Work through the listing below and count the lines that hold "names". Answer with the number alone.

**Source excerpt:**
— BEGIN —
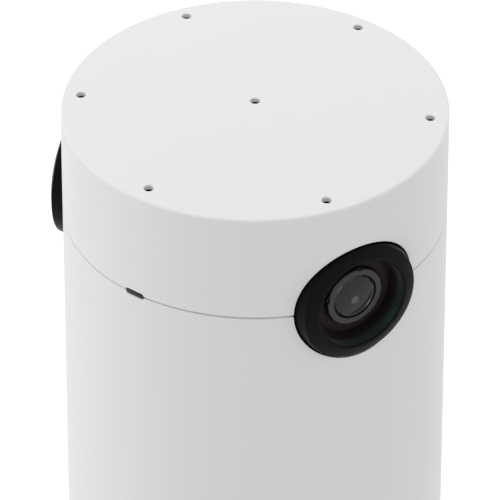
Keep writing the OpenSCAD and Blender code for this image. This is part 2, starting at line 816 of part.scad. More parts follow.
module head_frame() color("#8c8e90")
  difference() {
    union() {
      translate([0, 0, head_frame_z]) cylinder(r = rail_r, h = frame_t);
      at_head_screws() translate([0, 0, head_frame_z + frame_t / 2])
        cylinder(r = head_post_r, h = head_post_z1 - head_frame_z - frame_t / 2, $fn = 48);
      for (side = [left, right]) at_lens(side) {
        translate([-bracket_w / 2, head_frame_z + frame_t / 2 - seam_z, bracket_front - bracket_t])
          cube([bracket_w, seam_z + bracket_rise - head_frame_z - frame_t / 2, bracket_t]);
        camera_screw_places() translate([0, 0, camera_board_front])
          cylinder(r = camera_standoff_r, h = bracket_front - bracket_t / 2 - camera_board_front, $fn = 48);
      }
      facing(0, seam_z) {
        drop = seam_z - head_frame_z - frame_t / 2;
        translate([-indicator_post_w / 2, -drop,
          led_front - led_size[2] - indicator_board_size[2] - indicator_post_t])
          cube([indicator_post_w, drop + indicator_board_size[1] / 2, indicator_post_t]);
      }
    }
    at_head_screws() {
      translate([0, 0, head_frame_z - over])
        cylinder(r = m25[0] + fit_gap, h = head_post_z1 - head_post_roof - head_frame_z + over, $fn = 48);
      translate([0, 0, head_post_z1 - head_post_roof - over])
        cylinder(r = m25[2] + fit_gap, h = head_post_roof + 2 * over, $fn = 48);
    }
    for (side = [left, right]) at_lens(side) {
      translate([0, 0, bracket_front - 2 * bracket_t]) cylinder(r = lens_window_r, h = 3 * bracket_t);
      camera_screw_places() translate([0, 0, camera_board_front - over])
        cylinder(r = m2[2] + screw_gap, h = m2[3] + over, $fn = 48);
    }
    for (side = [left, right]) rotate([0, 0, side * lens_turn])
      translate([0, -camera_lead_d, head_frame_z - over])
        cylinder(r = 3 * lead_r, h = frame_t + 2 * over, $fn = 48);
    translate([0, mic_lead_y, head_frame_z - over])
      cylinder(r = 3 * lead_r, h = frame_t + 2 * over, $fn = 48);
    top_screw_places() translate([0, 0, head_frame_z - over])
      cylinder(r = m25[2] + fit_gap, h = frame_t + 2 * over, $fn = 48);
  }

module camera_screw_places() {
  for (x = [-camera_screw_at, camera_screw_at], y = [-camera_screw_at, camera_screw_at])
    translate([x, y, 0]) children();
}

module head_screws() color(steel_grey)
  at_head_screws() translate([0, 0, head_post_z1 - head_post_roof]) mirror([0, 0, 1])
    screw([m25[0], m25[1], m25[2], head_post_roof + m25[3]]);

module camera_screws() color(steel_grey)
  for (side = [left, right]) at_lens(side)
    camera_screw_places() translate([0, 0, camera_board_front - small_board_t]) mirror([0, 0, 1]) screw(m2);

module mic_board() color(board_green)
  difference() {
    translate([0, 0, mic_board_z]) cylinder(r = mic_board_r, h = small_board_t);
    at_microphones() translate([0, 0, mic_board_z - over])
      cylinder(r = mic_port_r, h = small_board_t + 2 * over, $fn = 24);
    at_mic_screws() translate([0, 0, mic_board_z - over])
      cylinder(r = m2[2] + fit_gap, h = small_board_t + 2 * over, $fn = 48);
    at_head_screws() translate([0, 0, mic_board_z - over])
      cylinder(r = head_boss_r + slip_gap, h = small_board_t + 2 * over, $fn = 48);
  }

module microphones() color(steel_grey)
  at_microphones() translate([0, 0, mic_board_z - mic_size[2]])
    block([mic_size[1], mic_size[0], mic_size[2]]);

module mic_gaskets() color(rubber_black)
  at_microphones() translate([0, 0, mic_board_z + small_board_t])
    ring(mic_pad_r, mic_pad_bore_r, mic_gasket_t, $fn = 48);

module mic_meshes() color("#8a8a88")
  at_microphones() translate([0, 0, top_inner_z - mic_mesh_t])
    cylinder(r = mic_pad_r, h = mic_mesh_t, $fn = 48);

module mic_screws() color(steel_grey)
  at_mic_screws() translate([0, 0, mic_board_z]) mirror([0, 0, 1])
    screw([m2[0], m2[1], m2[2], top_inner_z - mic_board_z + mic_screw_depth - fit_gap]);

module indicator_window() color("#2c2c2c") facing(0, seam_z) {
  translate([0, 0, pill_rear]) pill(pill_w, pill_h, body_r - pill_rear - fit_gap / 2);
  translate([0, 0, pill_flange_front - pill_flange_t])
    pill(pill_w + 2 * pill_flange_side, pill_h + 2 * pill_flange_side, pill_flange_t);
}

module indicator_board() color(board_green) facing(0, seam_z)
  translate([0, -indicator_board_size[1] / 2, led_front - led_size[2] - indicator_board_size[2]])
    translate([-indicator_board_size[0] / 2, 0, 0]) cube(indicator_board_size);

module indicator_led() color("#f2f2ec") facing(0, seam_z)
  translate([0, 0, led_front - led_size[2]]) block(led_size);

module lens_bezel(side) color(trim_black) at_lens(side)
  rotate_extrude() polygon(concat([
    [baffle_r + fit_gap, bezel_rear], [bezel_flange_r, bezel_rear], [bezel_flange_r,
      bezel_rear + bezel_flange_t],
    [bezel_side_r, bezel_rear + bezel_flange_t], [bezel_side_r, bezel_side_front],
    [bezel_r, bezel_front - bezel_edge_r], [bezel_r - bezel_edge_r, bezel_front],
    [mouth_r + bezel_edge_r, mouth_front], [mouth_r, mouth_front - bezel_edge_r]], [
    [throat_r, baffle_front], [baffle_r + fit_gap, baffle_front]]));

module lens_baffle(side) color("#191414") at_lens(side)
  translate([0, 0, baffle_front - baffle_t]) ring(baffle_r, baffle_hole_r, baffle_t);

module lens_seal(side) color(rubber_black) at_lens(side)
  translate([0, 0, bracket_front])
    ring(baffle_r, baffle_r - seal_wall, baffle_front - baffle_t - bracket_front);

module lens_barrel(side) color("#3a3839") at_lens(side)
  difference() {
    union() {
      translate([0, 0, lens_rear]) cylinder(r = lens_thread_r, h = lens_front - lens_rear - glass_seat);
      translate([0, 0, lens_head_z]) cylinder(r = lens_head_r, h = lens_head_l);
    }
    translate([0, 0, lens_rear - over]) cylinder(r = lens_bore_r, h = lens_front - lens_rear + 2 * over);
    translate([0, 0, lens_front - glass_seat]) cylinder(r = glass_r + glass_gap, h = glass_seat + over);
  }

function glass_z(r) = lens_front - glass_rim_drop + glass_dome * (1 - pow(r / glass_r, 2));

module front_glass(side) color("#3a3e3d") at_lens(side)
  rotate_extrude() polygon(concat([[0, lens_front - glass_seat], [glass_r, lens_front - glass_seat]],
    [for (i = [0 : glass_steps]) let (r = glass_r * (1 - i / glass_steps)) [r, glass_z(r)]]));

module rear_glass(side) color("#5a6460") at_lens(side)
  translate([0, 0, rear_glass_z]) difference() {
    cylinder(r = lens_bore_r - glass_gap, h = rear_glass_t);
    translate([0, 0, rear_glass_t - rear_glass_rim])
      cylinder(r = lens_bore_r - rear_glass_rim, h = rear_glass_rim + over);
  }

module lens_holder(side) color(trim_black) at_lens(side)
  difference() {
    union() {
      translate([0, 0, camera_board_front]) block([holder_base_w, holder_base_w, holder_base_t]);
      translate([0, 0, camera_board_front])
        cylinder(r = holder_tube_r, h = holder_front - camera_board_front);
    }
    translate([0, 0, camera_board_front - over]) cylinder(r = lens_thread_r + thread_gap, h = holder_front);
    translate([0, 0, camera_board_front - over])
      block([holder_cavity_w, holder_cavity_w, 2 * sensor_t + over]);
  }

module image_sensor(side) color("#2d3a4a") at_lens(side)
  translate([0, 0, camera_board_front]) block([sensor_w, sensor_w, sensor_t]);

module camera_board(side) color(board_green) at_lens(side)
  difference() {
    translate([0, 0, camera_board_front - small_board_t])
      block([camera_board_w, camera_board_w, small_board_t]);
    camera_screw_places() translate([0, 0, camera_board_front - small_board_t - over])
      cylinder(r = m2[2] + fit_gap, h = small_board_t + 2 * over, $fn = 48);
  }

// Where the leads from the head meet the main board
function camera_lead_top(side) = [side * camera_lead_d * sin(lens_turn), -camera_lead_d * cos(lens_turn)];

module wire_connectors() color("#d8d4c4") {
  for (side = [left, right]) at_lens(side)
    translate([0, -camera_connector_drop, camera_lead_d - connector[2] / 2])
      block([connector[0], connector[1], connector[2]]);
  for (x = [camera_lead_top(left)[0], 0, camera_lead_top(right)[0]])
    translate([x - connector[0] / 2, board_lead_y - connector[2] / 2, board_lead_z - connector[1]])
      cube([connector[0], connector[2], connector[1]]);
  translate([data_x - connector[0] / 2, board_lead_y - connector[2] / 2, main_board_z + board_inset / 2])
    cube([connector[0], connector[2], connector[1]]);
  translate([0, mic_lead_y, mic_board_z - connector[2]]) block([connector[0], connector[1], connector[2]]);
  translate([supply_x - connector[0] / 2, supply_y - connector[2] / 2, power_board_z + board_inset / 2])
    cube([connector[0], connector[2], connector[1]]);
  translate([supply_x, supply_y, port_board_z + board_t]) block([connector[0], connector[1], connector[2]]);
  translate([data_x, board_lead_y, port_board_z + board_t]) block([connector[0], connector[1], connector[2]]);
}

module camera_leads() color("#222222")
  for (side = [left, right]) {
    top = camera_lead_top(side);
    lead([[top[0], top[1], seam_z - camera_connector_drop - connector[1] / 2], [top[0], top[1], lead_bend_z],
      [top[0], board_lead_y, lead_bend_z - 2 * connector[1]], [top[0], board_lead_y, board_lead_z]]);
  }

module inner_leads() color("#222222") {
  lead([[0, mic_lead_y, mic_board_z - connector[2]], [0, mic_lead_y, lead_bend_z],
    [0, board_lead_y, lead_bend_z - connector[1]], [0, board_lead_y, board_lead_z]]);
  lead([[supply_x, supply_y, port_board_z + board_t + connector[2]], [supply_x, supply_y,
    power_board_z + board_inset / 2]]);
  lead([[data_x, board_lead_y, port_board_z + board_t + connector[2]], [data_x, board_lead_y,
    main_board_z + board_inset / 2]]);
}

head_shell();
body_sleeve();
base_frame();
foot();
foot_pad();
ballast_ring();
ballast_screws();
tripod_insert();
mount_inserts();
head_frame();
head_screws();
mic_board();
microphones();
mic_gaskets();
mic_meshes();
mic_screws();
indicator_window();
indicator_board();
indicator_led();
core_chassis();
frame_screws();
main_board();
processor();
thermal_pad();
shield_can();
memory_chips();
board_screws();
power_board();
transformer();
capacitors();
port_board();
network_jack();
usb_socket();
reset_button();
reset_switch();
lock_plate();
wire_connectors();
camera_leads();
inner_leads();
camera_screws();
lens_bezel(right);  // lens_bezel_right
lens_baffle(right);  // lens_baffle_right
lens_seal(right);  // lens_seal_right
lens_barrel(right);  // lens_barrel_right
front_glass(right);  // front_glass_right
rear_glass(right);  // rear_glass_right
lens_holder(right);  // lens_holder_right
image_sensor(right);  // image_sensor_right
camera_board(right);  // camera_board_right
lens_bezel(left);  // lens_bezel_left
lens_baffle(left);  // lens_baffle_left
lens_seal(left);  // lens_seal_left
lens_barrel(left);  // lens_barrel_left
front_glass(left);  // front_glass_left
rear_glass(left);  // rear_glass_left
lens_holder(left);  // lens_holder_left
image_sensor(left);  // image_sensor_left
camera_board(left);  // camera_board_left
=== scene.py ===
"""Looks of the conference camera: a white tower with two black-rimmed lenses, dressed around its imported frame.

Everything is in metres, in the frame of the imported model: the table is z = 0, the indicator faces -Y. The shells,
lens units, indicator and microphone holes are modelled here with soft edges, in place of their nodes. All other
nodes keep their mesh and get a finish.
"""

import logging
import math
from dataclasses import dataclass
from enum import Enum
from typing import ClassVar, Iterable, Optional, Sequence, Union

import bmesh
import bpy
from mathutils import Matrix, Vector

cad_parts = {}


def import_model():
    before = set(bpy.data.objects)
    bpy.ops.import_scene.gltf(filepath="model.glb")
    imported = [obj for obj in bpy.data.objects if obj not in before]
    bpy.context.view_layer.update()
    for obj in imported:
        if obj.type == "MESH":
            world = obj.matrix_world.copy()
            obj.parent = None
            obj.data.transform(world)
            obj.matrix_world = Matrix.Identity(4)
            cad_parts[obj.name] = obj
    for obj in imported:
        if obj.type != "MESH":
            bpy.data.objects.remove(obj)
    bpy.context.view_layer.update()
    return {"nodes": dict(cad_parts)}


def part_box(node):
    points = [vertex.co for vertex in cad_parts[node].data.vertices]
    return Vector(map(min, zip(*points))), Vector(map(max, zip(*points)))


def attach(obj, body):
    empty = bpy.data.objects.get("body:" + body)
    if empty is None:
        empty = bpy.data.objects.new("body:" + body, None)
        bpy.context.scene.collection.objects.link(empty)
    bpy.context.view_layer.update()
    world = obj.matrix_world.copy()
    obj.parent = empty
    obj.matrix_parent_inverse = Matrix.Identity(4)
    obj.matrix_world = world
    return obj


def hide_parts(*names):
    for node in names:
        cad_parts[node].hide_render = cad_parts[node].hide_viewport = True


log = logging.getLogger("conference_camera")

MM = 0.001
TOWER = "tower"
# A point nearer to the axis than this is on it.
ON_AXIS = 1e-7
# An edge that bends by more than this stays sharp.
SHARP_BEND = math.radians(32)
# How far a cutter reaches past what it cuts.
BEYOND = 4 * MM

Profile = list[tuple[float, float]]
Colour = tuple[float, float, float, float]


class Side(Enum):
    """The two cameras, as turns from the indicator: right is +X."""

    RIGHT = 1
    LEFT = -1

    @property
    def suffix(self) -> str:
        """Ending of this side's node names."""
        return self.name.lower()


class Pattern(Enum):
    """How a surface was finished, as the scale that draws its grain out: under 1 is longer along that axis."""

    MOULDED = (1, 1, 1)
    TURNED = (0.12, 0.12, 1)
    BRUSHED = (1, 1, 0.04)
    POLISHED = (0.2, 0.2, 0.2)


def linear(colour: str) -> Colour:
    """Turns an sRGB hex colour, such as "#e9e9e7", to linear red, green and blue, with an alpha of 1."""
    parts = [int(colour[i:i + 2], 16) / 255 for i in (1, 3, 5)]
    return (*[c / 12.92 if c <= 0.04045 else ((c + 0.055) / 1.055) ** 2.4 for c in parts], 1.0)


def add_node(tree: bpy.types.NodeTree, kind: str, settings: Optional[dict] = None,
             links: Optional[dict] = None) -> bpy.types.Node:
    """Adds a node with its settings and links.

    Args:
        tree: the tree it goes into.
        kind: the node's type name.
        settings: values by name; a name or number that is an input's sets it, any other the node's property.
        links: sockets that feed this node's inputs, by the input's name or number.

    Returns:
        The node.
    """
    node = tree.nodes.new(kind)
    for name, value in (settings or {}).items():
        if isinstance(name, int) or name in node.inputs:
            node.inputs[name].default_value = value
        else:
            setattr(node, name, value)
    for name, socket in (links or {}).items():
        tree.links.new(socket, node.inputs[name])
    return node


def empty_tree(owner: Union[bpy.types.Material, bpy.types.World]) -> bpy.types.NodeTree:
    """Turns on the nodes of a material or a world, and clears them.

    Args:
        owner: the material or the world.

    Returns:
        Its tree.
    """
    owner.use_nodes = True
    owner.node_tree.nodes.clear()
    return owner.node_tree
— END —
**Solved problem:** 3